Given data:
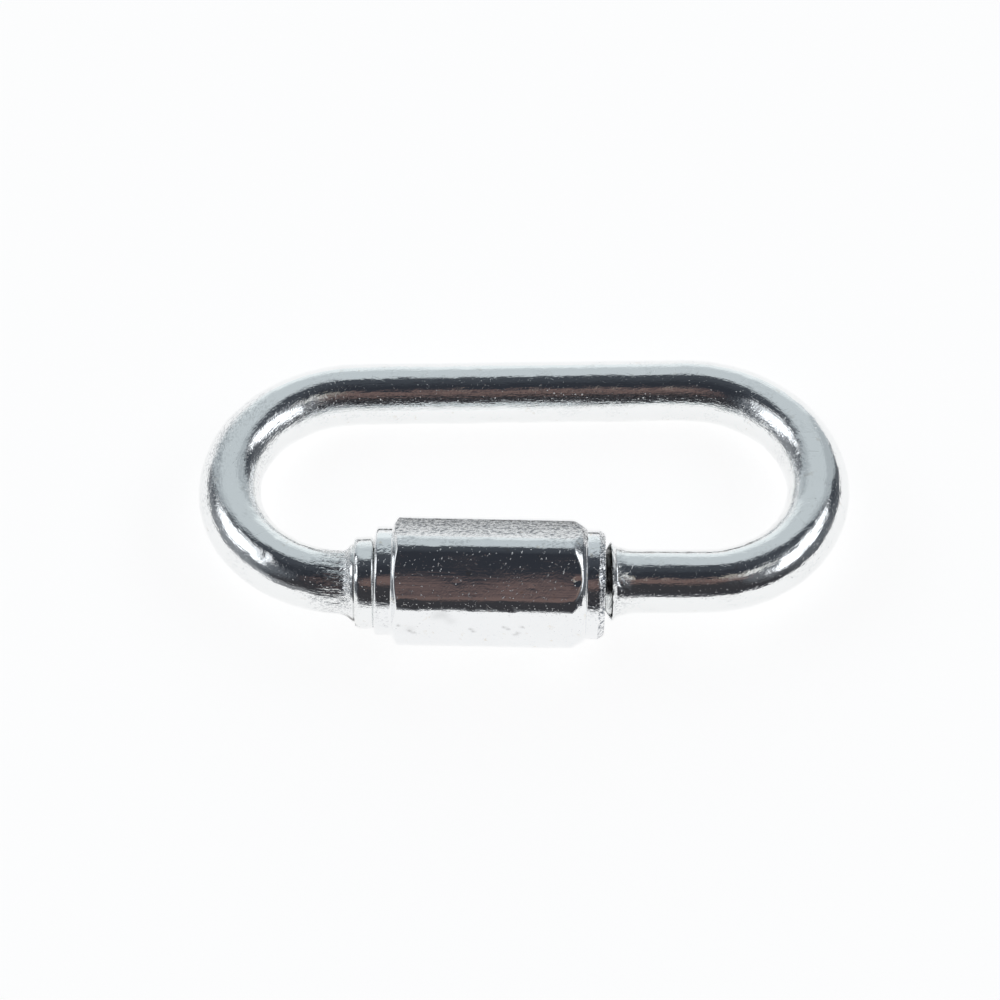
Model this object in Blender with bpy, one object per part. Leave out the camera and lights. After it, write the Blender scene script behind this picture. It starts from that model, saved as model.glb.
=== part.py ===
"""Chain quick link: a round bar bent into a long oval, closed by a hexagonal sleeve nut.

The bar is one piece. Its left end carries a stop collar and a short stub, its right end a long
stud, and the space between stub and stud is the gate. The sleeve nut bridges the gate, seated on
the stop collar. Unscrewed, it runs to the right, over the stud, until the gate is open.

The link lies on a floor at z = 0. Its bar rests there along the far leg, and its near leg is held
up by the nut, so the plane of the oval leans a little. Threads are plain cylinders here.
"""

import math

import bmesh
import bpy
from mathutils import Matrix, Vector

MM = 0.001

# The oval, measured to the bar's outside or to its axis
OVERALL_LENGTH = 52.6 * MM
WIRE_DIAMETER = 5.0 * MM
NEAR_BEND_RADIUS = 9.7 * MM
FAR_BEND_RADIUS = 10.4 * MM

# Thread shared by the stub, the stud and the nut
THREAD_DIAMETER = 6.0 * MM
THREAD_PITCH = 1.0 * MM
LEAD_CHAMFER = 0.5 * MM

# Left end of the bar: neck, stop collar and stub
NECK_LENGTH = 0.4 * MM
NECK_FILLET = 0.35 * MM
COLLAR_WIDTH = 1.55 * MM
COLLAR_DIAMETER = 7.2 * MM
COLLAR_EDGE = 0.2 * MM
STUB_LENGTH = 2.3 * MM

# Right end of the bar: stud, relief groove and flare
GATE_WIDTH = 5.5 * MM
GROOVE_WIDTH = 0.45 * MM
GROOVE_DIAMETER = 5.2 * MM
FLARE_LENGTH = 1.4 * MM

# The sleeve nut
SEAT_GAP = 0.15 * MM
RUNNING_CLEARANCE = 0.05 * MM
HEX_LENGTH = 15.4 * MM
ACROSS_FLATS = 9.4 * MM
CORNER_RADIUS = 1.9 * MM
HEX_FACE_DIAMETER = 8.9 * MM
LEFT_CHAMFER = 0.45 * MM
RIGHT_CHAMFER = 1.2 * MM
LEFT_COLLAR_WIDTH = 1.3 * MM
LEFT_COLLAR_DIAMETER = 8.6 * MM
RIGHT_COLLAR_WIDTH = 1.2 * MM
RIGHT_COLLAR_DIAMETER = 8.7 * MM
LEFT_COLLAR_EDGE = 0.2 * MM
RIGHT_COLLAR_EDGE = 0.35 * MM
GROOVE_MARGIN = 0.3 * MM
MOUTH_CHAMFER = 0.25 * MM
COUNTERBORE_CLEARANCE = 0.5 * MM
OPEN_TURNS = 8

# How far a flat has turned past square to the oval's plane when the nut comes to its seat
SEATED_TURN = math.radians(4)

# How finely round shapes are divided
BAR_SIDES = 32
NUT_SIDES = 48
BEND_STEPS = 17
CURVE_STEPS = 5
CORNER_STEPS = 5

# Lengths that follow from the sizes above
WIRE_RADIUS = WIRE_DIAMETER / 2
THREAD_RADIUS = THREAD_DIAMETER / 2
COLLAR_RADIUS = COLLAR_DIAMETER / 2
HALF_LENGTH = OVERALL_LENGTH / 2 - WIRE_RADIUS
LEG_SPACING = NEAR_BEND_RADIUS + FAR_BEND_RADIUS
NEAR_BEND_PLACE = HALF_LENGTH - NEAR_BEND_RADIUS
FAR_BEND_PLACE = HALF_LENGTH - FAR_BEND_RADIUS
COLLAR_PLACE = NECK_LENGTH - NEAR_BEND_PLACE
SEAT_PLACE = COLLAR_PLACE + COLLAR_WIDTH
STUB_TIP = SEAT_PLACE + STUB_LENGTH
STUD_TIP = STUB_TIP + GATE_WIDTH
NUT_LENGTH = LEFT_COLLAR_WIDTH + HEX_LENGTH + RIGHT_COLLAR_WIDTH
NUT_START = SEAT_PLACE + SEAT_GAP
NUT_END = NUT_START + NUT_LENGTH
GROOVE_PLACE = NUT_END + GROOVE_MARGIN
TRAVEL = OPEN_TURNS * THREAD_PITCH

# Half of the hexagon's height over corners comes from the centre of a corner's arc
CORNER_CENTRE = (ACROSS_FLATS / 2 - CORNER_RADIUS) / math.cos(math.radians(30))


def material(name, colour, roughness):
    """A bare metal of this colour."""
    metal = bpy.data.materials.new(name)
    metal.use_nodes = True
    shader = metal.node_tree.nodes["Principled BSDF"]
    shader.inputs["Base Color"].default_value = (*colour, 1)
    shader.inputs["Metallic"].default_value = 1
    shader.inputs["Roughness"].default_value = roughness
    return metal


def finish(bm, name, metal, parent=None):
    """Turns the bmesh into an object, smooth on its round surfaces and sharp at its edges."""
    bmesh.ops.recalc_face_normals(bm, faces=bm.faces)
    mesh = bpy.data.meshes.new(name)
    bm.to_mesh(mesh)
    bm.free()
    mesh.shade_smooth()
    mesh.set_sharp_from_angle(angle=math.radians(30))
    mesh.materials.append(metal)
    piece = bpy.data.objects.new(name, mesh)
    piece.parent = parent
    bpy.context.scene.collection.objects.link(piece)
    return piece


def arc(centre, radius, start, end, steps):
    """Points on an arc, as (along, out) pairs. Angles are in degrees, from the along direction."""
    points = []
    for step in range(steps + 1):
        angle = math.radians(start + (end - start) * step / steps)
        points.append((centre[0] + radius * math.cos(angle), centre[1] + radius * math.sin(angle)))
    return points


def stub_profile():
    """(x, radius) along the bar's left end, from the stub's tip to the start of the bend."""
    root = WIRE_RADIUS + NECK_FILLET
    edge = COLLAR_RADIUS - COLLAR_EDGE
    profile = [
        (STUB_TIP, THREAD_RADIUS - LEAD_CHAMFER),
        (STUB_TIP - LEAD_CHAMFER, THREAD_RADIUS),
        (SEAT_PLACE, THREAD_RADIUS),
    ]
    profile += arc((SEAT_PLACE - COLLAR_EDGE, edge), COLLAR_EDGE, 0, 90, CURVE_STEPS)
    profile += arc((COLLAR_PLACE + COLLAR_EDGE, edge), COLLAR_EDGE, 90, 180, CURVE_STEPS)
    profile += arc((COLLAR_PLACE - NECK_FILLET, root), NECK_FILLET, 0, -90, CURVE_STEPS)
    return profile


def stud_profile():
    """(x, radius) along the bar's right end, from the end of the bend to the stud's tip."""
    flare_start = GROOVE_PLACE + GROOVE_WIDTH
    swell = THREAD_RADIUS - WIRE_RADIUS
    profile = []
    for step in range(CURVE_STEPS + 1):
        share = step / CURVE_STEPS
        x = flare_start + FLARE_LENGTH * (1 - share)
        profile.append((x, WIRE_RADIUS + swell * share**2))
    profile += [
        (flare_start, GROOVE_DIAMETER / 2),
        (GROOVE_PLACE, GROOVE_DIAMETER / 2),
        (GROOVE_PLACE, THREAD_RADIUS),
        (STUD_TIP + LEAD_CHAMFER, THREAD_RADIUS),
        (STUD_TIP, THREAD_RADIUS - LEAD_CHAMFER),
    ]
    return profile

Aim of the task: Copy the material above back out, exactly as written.

Task result:
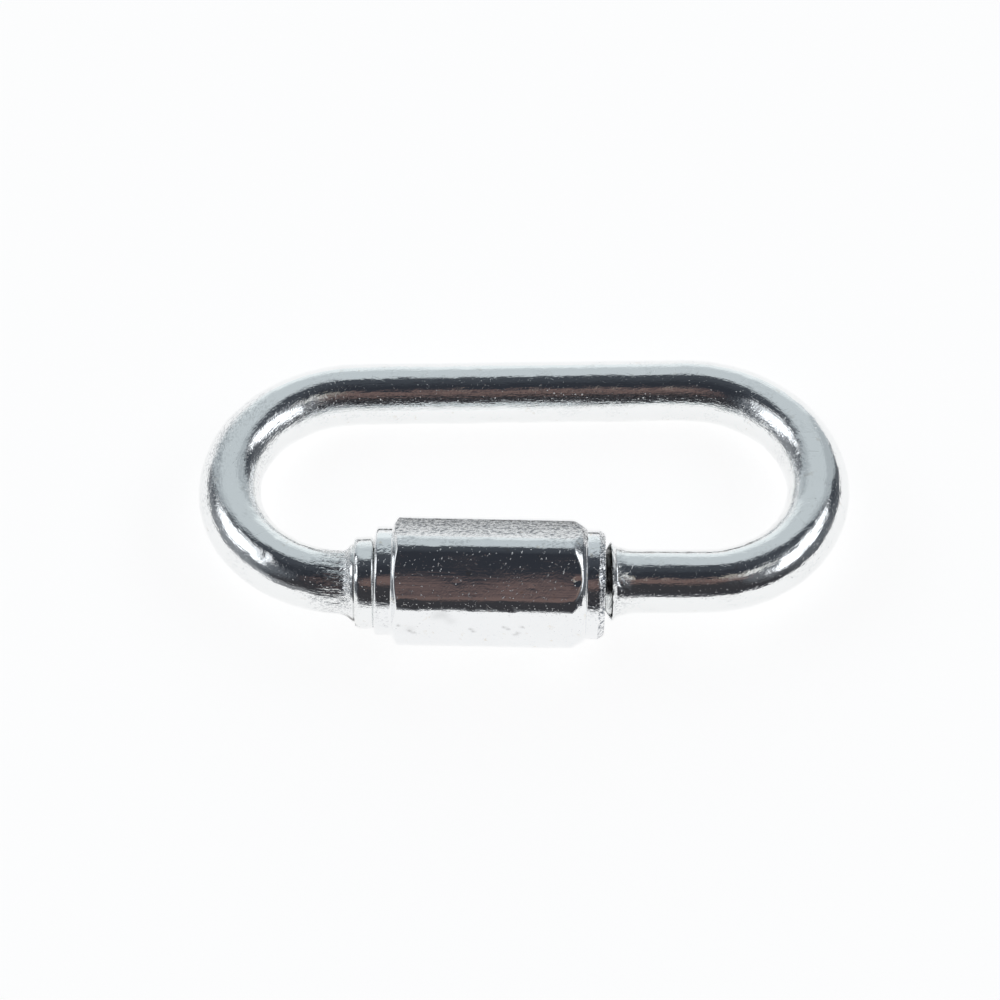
Model this object in Blender with bpy, one object per part. Leave out the camera and lights. After it, write the Blender scene script behind this picture. It starts from that model, saved as model.glb.
=== part.py ===
"""Chain quick link: a round bar bent into a long oval, closed by a hexagonal sleeve nut.

The bar is one piece. Its left end carries a stop collar and a short stub, its right end a long
stud, and the space between stub and stud is the gate. The sleeve nut bridges the gate, seated on
the stop collar. Unscrewed, it runs to the right, over the stud, until the gate is open.

The link lies on a floor at z = 0. Its bar rests there along the far leg, and its near leg is held
up by the nut, so the plane of the oval leans a little. Threads are plain cylinders here.
"""

import math

import bmesh
import bpy
from mathutils import Matrix, Vector

MM = 0.001

# The oval, measured to the bar's outside or to its axis
OVERALL_LENGTH = 52.6 * MM
WIRE_DIAMETER = 5.0 * MM
NEAR_BEND_RADIUS = 9.7 * MM
FAR_BEND_RADIUS = 10.4 * MM

# Thread shared by the stub, the stud and the nut
THREAD_DIAMETER = 6.0 * MM
THREAD_PITCH = 1.0 * MM
LEAD_CHAMFER = 0.5 * MM

# Left end of the bar: neck, stop collar and stub
NECK_LENGTH = 0.4 * MM
NECK_FILLET = 0.35 * MM
COLLAR_WIDTH = 1.55 * MM
COLLAR_DIAMETER = 7.2 * MM
COLLAR_EDGE = 0.2 * MM
STUB_LENGTH = 2.3 * MM

# Right end of the bar: stud, relief groove and flare
GATE_WIDTH = 5.5 * MM
GROOVE_WIDTH = 0.45 * MM
GROOVE_DIAMETER = 5.2 * MM
FLARE_LENGTH = 1.4 * MM

# The sleeve nut
SEAT_GAP = 0.15 * MM
RUNNING_CLEARANCE = 0.05 * MM
HEX_LENGTH = 15.4 * MM
ACROSS_FLATS = 9.4 * MM
CORNER_RADIUS = 1.9 * MM
HEX_FACE_DIAMETER = 8.9 * MM
LEFT_CHAMFER = 0.45 * MM
RIGHT_CHAMFER = 1.2 * MM
LEFT_COLLAR_WIDTH = 1.3 * MM
LEFT_COLLAR_DIAMETER = 8.6 * MM
RIGHT_COLLAR_WIDTH = 1.2 * MM
RIGHT_COLLAR_DIAMETER = 8.7 * MM
LEFT_COLLAR_EDGE = 0.2 * MM
RIGHT_COLLAR_EDGE = 0.35 * MM
GROOVE_MARGIN = 0.3 * MM
MOUTH_CHAMFER = 0.25 * MM
COUNTERBORE_CLEARANCE = 0.5 * MM
OPEN_TURNS = 8

# How far a flat has turned past square to the oval's plane when the nut comes to its seat
SEATED_TURN = math.radians(4)

# How finely round shapes are divided
BAR_SIDES = 32
NUT_SIDES = 48
BEND_STEPS = 17
CURVE_STEPS = 5
CORNER_STEPS = 5

# Lengths that follow from the sizes above
WIRE_RADIUS = WIRE_DIAMETER / 2
THREAD_RADIUS = THREAD_DIAMETER / 2
COLLAR_RADIUS = COLLAR_DIAMETER / 2
HALF_LENGTH = OVERALL_LENGTH / 2 - WIRE_RADIUS
LEG_SPACING = NEAR_BEND_RADIUS + FAR_BEND_RADIUS
NEAR_BEND_PLACE = HALF_LENGTH - NEAR_BEND_RADIUS
FAR_BEND_PLACE = HALF_LENGTH - FAR_BEND_RADIUS
COLLAR_PLACE = NECK_LENGTH - NEAR_BEND_PLACE
SEAT_PLACE = COLLAR_PLACE + COLLAR_WIDTH
STUB_TIP = SEAT_PLACE + STUB_LENGTH
STUD_TIP = STUB_TIP + GATE_WIDTH
NUT_LENGTH = LEFT_COLLAR_WIDTH + HEX_LENGTH + RIGHT_COLLAR_WIDTH
NUT_START = SEAT_PLACE + SEAT_GAP
NUT_END = NUT_START + NUT_LENGTH
GROOVE_PLACE = NUT_END + GROOVE_MARGIN
TRAVEL = OPEN_TURNS * THREAD_PITCH

# Half of the hexagon's height over corners comes from the centre of a corner's arc
CORNER_CENTRE = (ACROSS_FLATS / 2 - CORNER_RADIUS) / math.cos(math.radians(30))


def material(name, colour, roughness):
    """A bare metal of this colour."""
    metal = bpy.data.materials.new(name)
    metal.use_nodes = True
    shader = metal.node_tree.nodes["Principled BSDF"]
    shader.inputs["Base Color"].default_value = (*colour, 1)
    shader.inputs["Metallic"].default_value = 1
    shader.inputs["Roughness"].default_value = roughness
    return metal


def finish(bm, name, metal, parent=None):
    """Turns the bmesh into an object, smooth on its round surfaces and sharp at its edges."""
    bmesh.ops.recalc_face_normals(bm, faces=bm.faces)
    mesh = bpy.data.meshes.new(name)
    bm.to_mesh(mesh)
    bm.free()
    mesh.shade_smooth()
    mesh.set_sharp_from_angle(angle=math.radians(30))
    mesh.materials.append(metal)
    piece = bpy.data.objects.new(name, mesh)
    piece.parent = parent
    bpy.context.scene.collection.objects.link(piece)
    return piece


def arc(centre, radius, start, end, steps):
    """Points on an arc, as (along, out) pairs. Angles are in degrees, from the along direction."""
    points = []
    for step in range(steps + 1):
        angle = math.radians(start + (end - start) * step / steps)
        points.append((centre[0] + radius * math.cos(angle), centre[1] + radius * math.sin(angle)))
    return points


def stub_profile():
    """(x, radius) along the bar's left end, from the stub's tip to the start of the bend."""
    root = WIRE_RADIUS + NECK_FILLET
    edge = COLLAR_RADIUS - COLLAR_EDGE
    profile = [
        (STUB_TIP, THREAD_RADIUS - LEAD_CHAMFER),
        (STUB_TIP - LEAD_CHAMFER, THREAD_RADIUS),
        (SEAT_PLACE, THREAD_RADIUS),
    ]
    profile += arc((SEAT_PLACE - COLLAR_EDGE, edge), COLLAR_EDGE, 0, 90, CURVE_STEPS)
    profile += arc((COLLAR_PLACE + COLLAR_EDGE, edge), COLLAR_EDGE, 90, 180, CURVE_STEPS)
    profile += arc((COLLAR_PLACE - NECK_FILLET, root), NECK_FILLET, 0, -90, CURVE_STEPS)
    return profile


def stud_profile():
    """(x, radius) along the bar's right end, from the end of the bend to the stud's tip."""
    flare_start = GROOVE_PLACE + GROOVE_WIDTH
    swell = THREAD_RADIUS - WIRE_RADIUS
    profile = []
    for step in range(CURVE_STEPS + 1):
        share = step / CURVE_STEPS
        x = flare_start + FLARE_LENGTH * (1 - share)
        profile.append((x, WIRE_RADIUS + swell * share**2))
    profile += [
        (flare_start, GROOVE_DIAMETER / 2),
        (GROOVE_PLACE, GROOVE_DIAMETER / 2),
        (GROOVE_PLACE, THREAD_RADIUS),
        (STUD_TIP + LEAD_CHAMFER, THREAD_RADIUS),
        (STUD_TIP, THREAD_RADIUS - LEAD_CHAMFER),
    ]
    return profile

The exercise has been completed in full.